Diagnostic Pathology 2009, 4:25  doi:10.1186/1746-1596-4-25

Published: 30 July 2009



Ovarian leiomyoma is a rare benign tumor that accounts for 0.5 to 1% of all benign ovarian tumors. It probably arises from smooth muscle cells in the ovarian hilar blood vessels but there are other possible origins including cells in the ovarian ligament, smooth muscle cells or multipotential cells in the ovarian stroma, undifferentiated germ cells, or cortical smooth muscle metaplasia. Additionally, smooth muscle metaplasia of endometriotic stroma, smooth muscle present in mature cystic teratomas, and smooth muscle in the walls of mucinous cystic tumor may explain their occurrence in the ovary in some cases.

Case presentation

A 31-year-old woman was admitted to our surgical emergency service with a one-day history of appendicitis-like symptoms. Upon laparotomy, there was a solid, oval left-sided ovarian tumor located behind the uterus. The tumor was sent to the pathology department. A diagnosis of primary ovarian leiomyoma associated with an endometriotic cyst was established.

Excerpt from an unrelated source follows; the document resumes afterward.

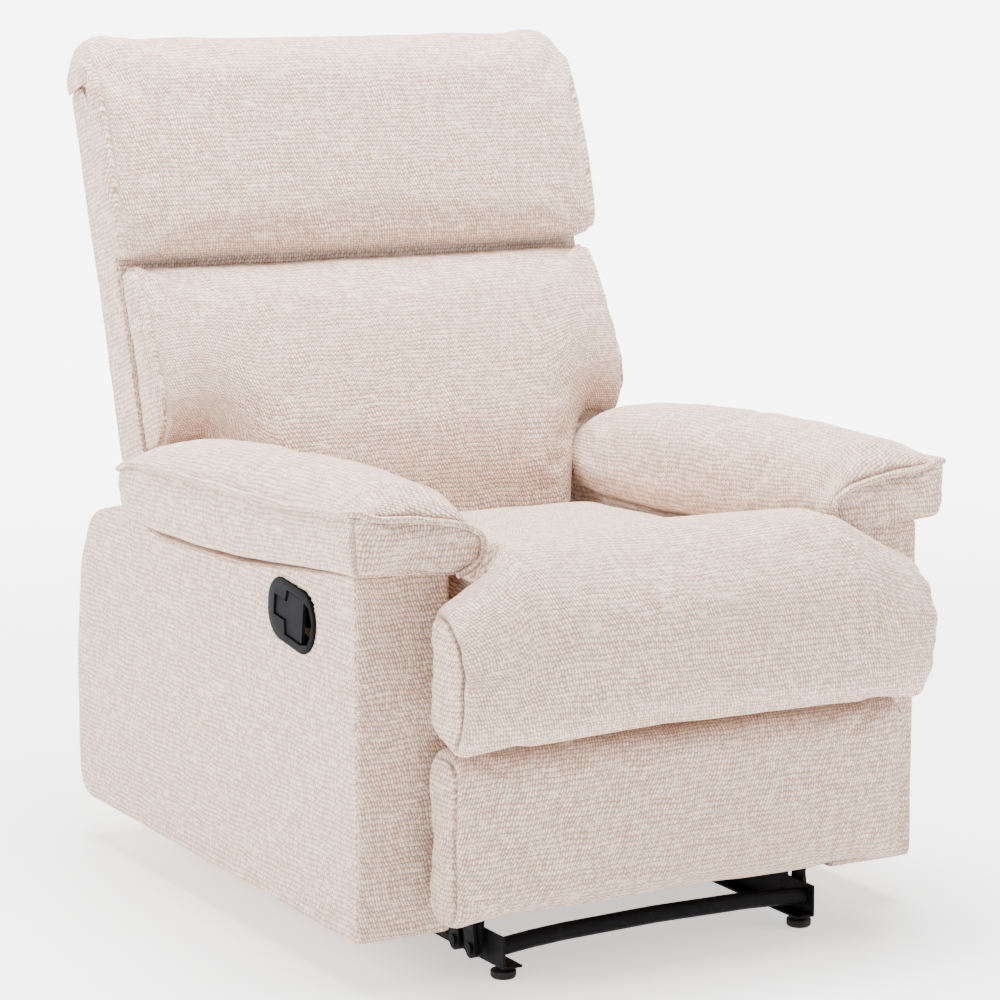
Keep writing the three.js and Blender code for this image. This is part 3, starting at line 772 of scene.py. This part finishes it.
def cut_for_latch(piece):
    """Opens the fabric where the latch cup sits."""
    low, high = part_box("latch_cup")
    y, z = latch_outline(-0.006)
    count = len(y)
    near, far = low.x - 0.02, high.x + 0.002
    points = [(near, a, b) for a, b in zip(y, z)] + [(far, a, b) for a, b in zip(y, z)]
    faces = [[i, (i + 1) % count, count + (i + 1) % count, count + i] for i in range(count)]
    faces += [list(range(count))[::-1], [count + i for i in range(count)]]
    mesh = bpy.data.meshes.new("latch_cutter")
    mesh.from_pydata(points, [], faces)
    body = bmesh.new()
    body.from_mesh(mesh)
    bmesh.ops.recalc_face_normals(body, faces=body.faces)
    body.to_mesh(mesh)
    body.free()
    cutter = bpy.data.objects.new("latch_cutter", mesh)
    bpy.context.scene.collection.objects.link(cutter)
    opening = piece.modifiers.new("latch_opening", "BOOLEAN")
    opening.operation = "DIFFERENCE"
    opening.solver = "EXACT"
    opening.object = cutter
    shaped = piece.evaluated_get(bpy.context.evaluated_depsgraph_get())
    opened = bpy.data.meshes.new_from_object(shaped)
    piece.modifiers.remove(opening)
    piece.data = opened
    piece.data.shade_smooth()
    bpy.data.objects.remove(cutter)


def arm_cover(side, s):
    corners = [(0.5, 57, 3), (797, 57, 42), (797, 250, 200), (778, 372, 90), (742, 438, 60), (642, 461, 70),
               (520, 438, 160), (300, 445, 200), (0.5, 477, 4)]
    base, _ = outline(corners, step=0.011)

    def sideways(x, a, b):
        return in_side_view(s * x, a, b)

    rows = stations(0.2605, 0.3795, 0.006, 0.001, 30, 0.0, seam_angle=40)
    piece, grid, seams = skin(f"arm_cover_{side}_cloth", sideways, lambda x: base, (380, 250), rows)
    ripple(piece, 0.0011, 0.33, 30 if s > 0 else 31)
    gather(piece, grid[seams[1]], 0.0008, 0.070, 0.020, 32 if s > 0 else 33)
    if side == "right":
        cut_for_latch(piece)
    return upholster(piece, "base", [f"arm_cover_{side}"])


def rear_panel():
    low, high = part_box("rear_base_panel")
    front, back = (low.y - ARM_FRONT) * 1000 + 0.5, (high.y - ARM_FRONT) * 1000 - 0.5
    bottom, top = low.z * 1000, high.z * 1000
    base, _ = outline([(front, bottom, 3), (back, bottom, 5), (back, top, 5), (front, top, 3)], step=0.009)
    core = ((front + back) / 2, (bottom + top) / 2)
    rows = stations(low.x + 0.0005, high.x - 0.0005, 0.003, 0.0, 2, 0.0)
    piece, _, _ = skin("rear_base_panel_cloth", in_side_view, lambda x: base, core, rows)
    ripple(piece, 0.0015, 0.21, 34)
    return upholster(piece, "base", ["rear_base_panel"])


# ---------------------------------------------------------------- footrest
def footrest():
    corners = [(-23, 92, 14), (-23, 266, 12), (-34, 283, 12), (-82, 282, 22), (-87, 180, 200), (-80, 82, 24),
               (-40, 80, 16)]
    base, _ = outline(corners)
    rows = stations(-0.303, 0.303, 0.014, 0.007, 5, 0.001, seam_angle=30)
    piece, grid, seams = skin("footrest_pad_cover", in_side_view, lambda x: base, (-52, 178), rows)
    points = read_points(piece.data)
    rear = np.where(points[:, 1] > ARM_FRONT - 0.034)[0]
    held = np.concatenate([grid[seams].ravel(), rear])
    swell(piece, held, CLOTH_PRESSURE, 0.009, slack=0.006)
    for row, seed in zip(seams, (35, 36)):
        gather(piece, grid[row], 0.0014, 0.034, 0.022, seed)
    ripple(piece, 0.0018, 0.23, 37)
    return upholster(piece, "footrest", ["footrest_pad"])


# ---------------------------------------------------------------- rigid parts
def refined(node, material, bevel, angle=38):
    """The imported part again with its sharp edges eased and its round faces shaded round."""
    source = next(o for o in bpy.data.objects if o.name == node)
    mesh = source.data.copy()
    mesh.materials.clear()
    mesh.materials.append(material)
    body = bmesh.new()
    body.from_mesh(mesh)
    bmesh.ops.remove_doubles(body, verts=body.verts, dist=1e-6)
    bmesh.ops.dissolve_limit(body, angle_limit=math.radians(1), verts=body.verts, edges=body.edges)
    body.to_mesh(mesh)
    body.free()
    mesh.shade_smooth()
    mesh.set_sharp_from_angle(angle=math.radians(angle))
    piece = bpy.data.objects.new(node + "_finished", mesh)
    bpy.context.scene.collection.objects.link(piece)
    eased = piece.modifiers.new("eased", "BEVEL")
    eased.width = bevel
    eased.segments = 2
    eased.limit_method = "ANGLE"
    eased.angle_limit = math.radians(angle)
    eased.harden_normals = True
    eased.use_clamp_overlap = True
    return piece


BEVELS = {"black_steel": 0.0006, "zinc_steel": 0.0005, "spring_steel": 0.0008, "latch_plastic": 0.0007,
          "foot_rubber": 0.0006, "frame_wood": 0.0010}


def rigid_parts():
    body_of = {node: body for body, nodes in frame["record"]["behaviour"]["bodies"].items() for node in nodes}
    for part in frame["record"]["subparts"]:
        name, slot = part["node"], part["material_slot"]
        if slot == "upholstery_fabric":
            continue
        piece = refined(name, MATERIALS[slot], BEVELS[slot])
        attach(piece, body_of[name])
        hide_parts(name)


# ---------------------------------------------------------------- stage, light and camera
def stage():
    mesh = bpy.data.meshes.new("floor")
    half, back, high = 9.0, 7.0, 6.0
    points = [(-half, -half, 0), (half, -half, 0)]
    turns = np.linspace(0, math.pi / 2, 10)
    for turn in turns:
        y, z = back - 2 + 2 * math.sin(turn), 2 - 2 * math.cos(turn)
        points += [(-half, y, z), (half, y, z)]
    points += [(-half, back, high), (half, back, high)]
    faces = [[2 * i, 2 * i + 1, 2 * i + 3, 2 * i + 2] for i in range(len(points) // 2 - 1)]
    mesh.from_pydata(points, [], faces)
    mesh.shade_smooth()
    floor = bpy.data.objects.new("floor", mesh)
    bpy.context.scene.collection.objects.link(floor)
    nodes = Nodes("studio_floor")
    place = object_coordinates(nodes)
    tone = nodes.noise(place, 0.8, 2)
    away = nodes.make("ShaderNodeVectorMath", operation="LENGTH")
    nodes.feed(away.inputs[0], place)
    colour = nodes.mix(tone, (0.93, 0.93, 0.93, 1), (0.95, 0.95, 0.95, 1))
    nodes.feed(nodes.shader.inputs["Base Color"], colour)
    nodes.shader.inputs["Emission Color"].default_value = (1.0, 1.0, 1.0, 1.0)
    glow = nodes.ramp(away.outputs["Value"], 0.9, 4.0, 0.9, 4.8)
    nodes.feed(nodes.shader.inputs["Emission Strength"], glow)
    nodes.shader.inputs["Roughness"].default_value = 0.9
    mesh.materials.append(nodes.material)


def lamp(name, place, aim, size, power, tint=(1, 1, 1)):
    light = bpy.data.lights.new(name, "AREA")
    light.shape = "SQUARE"
    light.size = size
    light.energy = power
    light.color = tint
    thing = bpy.data.objects.new(name, light)
    thing.location = place
    thing.rotation_euler = (Vector(aim) - Vector(place)).to_track_quat("-Z", "Y").to_euler()
    bpy.context.scene.collection.objects.link(thing)


def lights():
    lamp("front_softbox", (2.9, -2.6, 1.9), (0, 0, 0.5), 1.8, 65)
    lamp("side_softbox", (-3.6, -0.1, 2.1), (0, 0, 0.5), 2.0, 135)
    lamp("top_softbox", (0.1, 0.1, 3.4), (0, 0, 0.4), 2.2, 470)
    world = bpy.data.worlds.new("studio")
    world.use_nodes = True
    world.node_tree.nodes["Background"].inputs["Color"].default_value = (1.0, 0.995, 0.99, 1)
    world.node_tree.nodes["Background"].inputs["Strength"].default_value = 0.42
    bpy.context.scene.world = world


def camera():
    yaw, pitch = math.radians(29.706), math.radians(9.594)
    place = Vector((-2.0253, ARM_FRONT - 3.2026, 1.1692))
    way = Vector((math.sin(yaw) * math.cos(pitch), math.cos(yaw) * math.cos(pitch), -math.sin(pitch)))
    view = bpy.data.cameras.new("camera")
    view.lens = 121.04
    view.sensor_width = 36.0
    view.clip_end = 60
    thing = bpy.data.objects.new("camera", view)
    thing.location = place
    thing.rotation_euler = way.to_track_quat("-Z", "Y").to_euler()
    bpy.context.scene.collection.objects.link(thing)
    bpy.context.scene.camera = thing


camera()
lights()
stage()
headrest()
lumbar()
back_shell()
seat()
front_roll()
for side_name, sign in SIDES.items():
    arm_pad(side_name, sign)
    arm_cover(side_name, sign)
rear_panel()
footrest()
rigid_parts()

The origin of ovarian leiomyoma is still unresolved. In our case, the tumor probably arose from smooth muscle cells derived from myofibroblasts that originate from metaplastic ovarian stromal cells present in the rim of the endometriotic cyst. Despite its rarity, ovarian leiomyoma should be considered in the differential diagnosis of ovarian spindle cell tumors. Appropriate diagnosis may require additional immunohistochemical analysis in some cases.